Oct 06 | 3 minutes read

The two types of customer your emails are missing

Whether you’re sending batch campaigns, transaction receipts, promotional updates or individual correspondences, email is still a vital channel of communication between you and your customer. It’s on-the-go, less intrusive than SMS, more comprehensive than Twitter, more personal than advertising, quicker than post… Just a few reasons why email is managing to defy detractors and keep pace with the new, in vogue digital channels.
 
However, it is a rocky road – although open rates have improved with increasing mobile engagement, low click and conversion rates have come to be the norm for many.
 
Picture the scene: promotional email goes out, few clicks are generated, fewer still conversions obtained, everyone is reasonably happy. But if all the other channels are buzzing with data, engagement and positive sentiment, is there no way to improve the numbers just a little bit?
 
Here are two types of people your emails are not reaching, and how you might be able to change it…
 
Re-engage detractors
 
Unsubscribes are usually thought of as a good thing – if people don’t want to read your emails, you may as well stop sending, right? Initially yes, but in a multichannel world, unsubscribe no longer means never…
 
The reality now is that unsubscribers, opt-outs, hard bounces… may well still be browsing your site regularly, wandering in and out of multiple stores, following you on Twitter, talking about you in the pub.

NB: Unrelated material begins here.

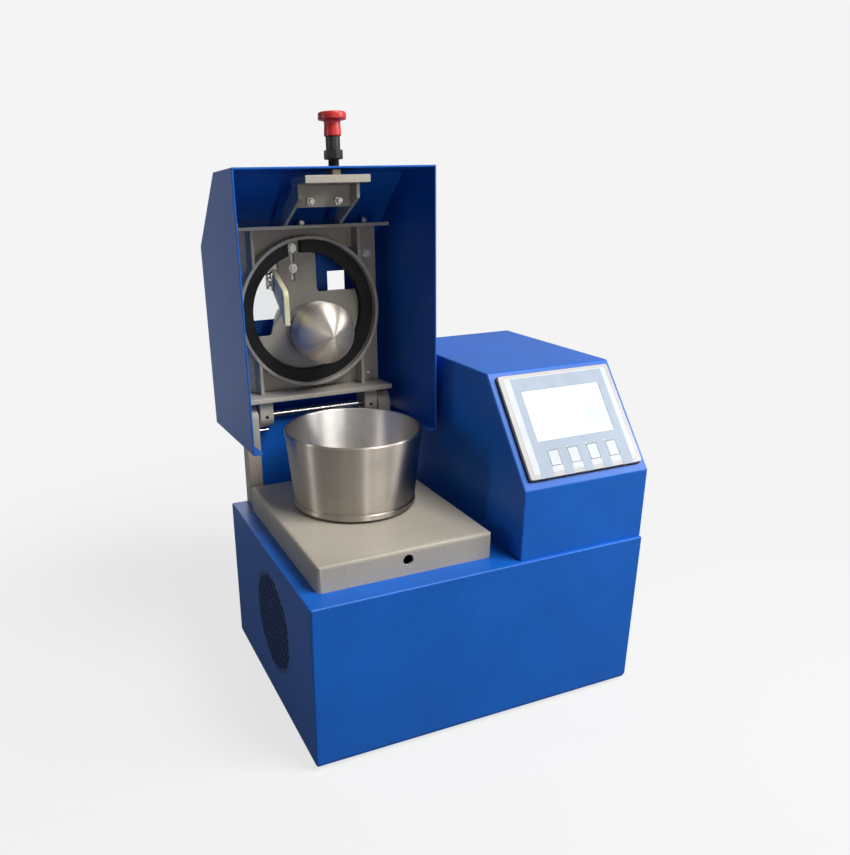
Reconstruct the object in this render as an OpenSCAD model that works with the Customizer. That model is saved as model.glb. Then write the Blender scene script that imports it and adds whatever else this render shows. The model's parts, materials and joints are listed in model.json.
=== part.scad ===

They may even still be buying your products!
 
If your emails were sent to people like this, rather than a stagnant database of historic customers (half of whom have probably never read a single email of yours anyway) the stats would probably look much better. But damn it, they have unsubscribed!
 
So what can you do?
 
Why not use the data across their preferred channels of engagement, to identify them and persuade them to re-subscribe to your emails?
 
For instance, you could show them display ads based on their preferences, characteristics, even historic transactions, to drive them to your website. There you can initiate a pop-up that assures them of the improvements you have made to your emails, so they will want to opt back in.
 
Beat the apathy
 
In addition to the contradictory unsubscriber, there is the dormant subscriber.
 
Good practice tells us to send personalised emails to the right people at the right time with the right message. So why am I continuing to receive so many emails from brands I have never interacted with by email, and may never again? I’m too busy, lazy, ignorant and non-fussed to bother unsubscribing from every single brand that tries to communicate with me by email. They either haven’t done enough to convert me, or they haven’t done enough to offend me. I remain dormant, hopeful that one day I will receive a compelling message, but content that it’s not the end of the world if I don’t.
 
Yet still the emails come. Same format, same type of content, with no regard for my interactions with their site.
 
Perhaps if they used data based on my numerous visits to their site or shop, then varied the frequency and message within emails, I would open them? Or if they suppressed me from their blanket campaigns and focused on personalising the site experience, they would have more reasons to email me with engagement-based messages such as surveys, ratings and reviews, or something else that provides a break from the “15% off everything this weekend” template.
 
 
 
Targeting these lost contacts is a great way to use multichannel data to really drive better engagement. The data will also help to deliver the right messages once they have opted back in, which in turn is a sure fire way to start improving those waning email stats.